● **Stated exercise**
Extract each line holding the word "this" from the entries.

● **Rows**
⟨

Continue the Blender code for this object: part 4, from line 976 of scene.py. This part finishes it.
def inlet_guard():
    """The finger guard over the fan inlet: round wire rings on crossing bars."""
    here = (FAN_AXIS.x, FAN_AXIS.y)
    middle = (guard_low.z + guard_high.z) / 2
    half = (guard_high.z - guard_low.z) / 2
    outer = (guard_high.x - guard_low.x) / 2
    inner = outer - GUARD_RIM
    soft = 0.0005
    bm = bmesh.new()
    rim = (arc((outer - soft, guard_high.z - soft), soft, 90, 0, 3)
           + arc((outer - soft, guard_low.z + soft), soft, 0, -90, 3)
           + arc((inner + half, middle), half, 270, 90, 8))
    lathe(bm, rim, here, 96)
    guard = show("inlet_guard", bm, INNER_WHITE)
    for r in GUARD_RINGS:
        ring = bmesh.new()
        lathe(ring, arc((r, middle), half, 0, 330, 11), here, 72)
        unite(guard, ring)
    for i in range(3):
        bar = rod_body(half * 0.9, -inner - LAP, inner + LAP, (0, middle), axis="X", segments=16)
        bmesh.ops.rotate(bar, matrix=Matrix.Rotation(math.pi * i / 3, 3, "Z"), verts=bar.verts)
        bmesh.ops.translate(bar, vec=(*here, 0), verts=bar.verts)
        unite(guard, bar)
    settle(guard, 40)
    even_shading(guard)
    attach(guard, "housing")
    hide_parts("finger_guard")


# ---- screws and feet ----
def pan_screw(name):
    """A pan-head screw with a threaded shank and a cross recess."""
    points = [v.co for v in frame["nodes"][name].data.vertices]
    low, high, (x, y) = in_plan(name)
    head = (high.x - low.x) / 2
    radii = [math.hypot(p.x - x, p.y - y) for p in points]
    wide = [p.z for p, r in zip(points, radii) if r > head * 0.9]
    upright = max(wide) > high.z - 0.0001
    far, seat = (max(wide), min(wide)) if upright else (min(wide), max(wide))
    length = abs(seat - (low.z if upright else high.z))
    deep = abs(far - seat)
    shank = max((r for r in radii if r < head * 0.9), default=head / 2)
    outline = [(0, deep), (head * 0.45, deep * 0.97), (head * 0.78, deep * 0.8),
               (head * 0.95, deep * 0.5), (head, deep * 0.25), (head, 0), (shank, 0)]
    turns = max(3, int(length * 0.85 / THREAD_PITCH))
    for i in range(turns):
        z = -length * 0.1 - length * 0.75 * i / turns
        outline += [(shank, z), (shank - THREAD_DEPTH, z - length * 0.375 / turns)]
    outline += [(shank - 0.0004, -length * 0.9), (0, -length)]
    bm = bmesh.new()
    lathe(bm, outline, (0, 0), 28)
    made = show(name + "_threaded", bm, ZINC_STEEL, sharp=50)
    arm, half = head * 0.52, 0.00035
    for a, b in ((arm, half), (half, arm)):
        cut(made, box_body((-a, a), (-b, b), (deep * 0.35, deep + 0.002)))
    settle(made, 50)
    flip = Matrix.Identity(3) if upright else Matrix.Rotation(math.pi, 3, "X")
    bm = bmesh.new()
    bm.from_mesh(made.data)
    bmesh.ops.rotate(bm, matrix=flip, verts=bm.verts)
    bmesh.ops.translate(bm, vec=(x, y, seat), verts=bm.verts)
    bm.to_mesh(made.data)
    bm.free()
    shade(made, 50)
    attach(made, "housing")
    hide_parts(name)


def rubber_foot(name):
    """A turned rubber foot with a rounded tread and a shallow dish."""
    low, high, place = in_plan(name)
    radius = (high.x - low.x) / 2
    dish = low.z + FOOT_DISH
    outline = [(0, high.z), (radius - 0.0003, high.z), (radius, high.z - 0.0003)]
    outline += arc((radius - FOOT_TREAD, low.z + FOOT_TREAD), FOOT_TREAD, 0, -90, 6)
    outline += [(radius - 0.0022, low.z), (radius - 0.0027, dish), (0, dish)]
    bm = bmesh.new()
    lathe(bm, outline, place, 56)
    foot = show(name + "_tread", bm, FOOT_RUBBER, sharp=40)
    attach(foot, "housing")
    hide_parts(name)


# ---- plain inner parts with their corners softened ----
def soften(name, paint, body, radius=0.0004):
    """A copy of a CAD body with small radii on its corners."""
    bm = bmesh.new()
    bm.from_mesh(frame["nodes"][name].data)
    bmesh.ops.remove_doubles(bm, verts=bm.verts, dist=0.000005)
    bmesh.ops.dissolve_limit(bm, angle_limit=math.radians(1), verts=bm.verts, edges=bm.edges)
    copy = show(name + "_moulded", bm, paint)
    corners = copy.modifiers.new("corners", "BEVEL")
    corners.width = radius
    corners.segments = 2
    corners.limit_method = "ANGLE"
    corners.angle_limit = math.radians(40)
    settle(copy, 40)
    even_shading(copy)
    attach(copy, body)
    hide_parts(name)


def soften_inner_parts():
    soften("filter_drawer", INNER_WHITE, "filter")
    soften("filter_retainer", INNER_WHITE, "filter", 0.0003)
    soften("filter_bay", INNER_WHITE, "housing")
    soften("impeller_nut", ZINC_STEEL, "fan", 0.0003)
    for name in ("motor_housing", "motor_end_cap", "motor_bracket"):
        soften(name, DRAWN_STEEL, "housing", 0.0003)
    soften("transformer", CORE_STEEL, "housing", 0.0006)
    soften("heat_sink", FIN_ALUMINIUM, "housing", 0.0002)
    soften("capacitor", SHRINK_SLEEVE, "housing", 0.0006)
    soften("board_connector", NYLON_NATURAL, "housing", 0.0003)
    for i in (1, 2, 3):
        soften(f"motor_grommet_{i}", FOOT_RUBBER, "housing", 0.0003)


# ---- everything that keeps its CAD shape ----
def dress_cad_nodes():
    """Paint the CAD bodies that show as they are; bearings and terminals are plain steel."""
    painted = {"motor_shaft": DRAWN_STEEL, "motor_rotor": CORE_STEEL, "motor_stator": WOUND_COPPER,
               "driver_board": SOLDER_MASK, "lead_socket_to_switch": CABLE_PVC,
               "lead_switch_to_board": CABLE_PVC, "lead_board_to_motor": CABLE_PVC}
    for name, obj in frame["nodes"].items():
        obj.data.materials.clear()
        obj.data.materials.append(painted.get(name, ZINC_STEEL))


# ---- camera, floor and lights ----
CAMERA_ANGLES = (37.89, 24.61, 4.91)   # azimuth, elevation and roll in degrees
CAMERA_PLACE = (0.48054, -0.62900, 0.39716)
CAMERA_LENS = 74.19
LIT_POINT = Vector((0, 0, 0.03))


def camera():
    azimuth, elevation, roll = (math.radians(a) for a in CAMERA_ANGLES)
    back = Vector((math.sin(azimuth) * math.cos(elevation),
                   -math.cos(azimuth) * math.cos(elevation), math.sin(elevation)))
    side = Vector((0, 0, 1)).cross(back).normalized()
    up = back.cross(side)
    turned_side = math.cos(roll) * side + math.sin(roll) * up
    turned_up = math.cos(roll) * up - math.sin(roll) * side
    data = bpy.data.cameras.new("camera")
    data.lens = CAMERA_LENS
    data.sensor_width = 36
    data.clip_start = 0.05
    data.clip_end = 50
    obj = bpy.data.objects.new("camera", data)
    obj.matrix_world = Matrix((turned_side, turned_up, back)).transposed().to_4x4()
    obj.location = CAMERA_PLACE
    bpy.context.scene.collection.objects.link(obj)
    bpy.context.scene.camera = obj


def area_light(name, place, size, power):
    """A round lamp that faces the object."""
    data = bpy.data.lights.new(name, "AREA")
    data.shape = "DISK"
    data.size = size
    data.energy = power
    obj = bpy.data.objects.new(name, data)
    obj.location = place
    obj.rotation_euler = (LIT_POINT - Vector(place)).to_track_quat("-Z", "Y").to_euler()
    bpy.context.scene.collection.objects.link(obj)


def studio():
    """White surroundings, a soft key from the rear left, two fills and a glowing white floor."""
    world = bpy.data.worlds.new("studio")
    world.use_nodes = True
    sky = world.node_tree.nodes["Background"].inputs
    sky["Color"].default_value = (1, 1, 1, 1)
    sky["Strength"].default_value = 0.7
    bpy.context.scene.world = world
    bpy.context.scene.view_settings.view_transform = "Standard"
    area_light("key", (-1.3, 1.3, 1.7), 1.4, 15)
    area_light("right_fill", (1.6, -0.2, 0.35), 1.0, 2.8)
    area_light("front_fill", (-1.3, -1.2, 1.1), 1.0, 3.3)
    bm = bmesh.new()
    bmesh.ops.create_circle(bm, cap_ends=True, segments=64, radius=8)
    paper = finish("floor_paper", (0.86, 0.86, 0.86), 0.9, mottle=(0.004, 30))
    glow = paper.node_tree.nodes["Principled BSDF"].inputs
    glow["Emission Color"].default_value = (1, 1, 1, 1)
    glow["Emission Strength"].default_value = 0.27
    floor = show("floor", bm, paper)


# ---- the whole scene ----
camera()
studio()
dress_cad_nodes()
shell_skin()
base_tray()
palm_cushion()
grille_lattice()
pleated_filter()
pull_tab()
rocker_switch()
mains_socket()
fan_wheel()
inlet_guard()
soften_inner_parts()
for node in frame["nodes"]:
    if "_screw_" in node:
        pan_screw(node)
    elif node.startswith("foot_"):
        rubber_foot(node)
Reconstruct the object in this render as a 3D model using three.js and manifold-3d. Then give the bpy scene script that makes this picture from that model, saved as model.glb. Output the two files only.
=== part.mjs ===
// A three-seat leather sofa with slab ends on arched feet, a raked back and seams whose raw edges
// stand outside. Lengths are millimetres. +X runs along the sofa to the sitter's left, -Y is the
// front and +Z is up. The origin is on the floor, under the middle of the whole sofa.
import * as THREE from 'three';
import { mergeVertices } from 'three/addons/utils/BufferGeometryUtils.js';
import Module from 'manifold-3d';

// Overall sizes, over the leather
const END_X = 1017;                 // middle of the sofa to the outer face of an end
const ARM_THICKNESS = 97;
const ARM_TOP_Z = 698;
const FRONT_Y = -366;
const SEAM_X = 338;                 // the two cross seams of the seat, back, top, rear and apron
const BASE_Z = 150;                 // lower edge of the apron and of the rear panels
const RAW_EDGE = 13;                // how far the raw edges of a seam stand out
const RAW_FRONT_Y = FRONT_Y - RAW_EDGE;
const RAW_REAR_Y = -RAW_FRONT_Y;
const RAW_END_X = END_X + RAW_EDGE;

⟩

● **Response**
Continue the Blender code for this object: part 4, from line 976 of scene.py. This part finishes it.
Reconstruct the object in this render as a 3D model using three.js and manifold-3d. Then give the bpy scene script that makes this picture from that model, saved as model.glb. Output the two files only.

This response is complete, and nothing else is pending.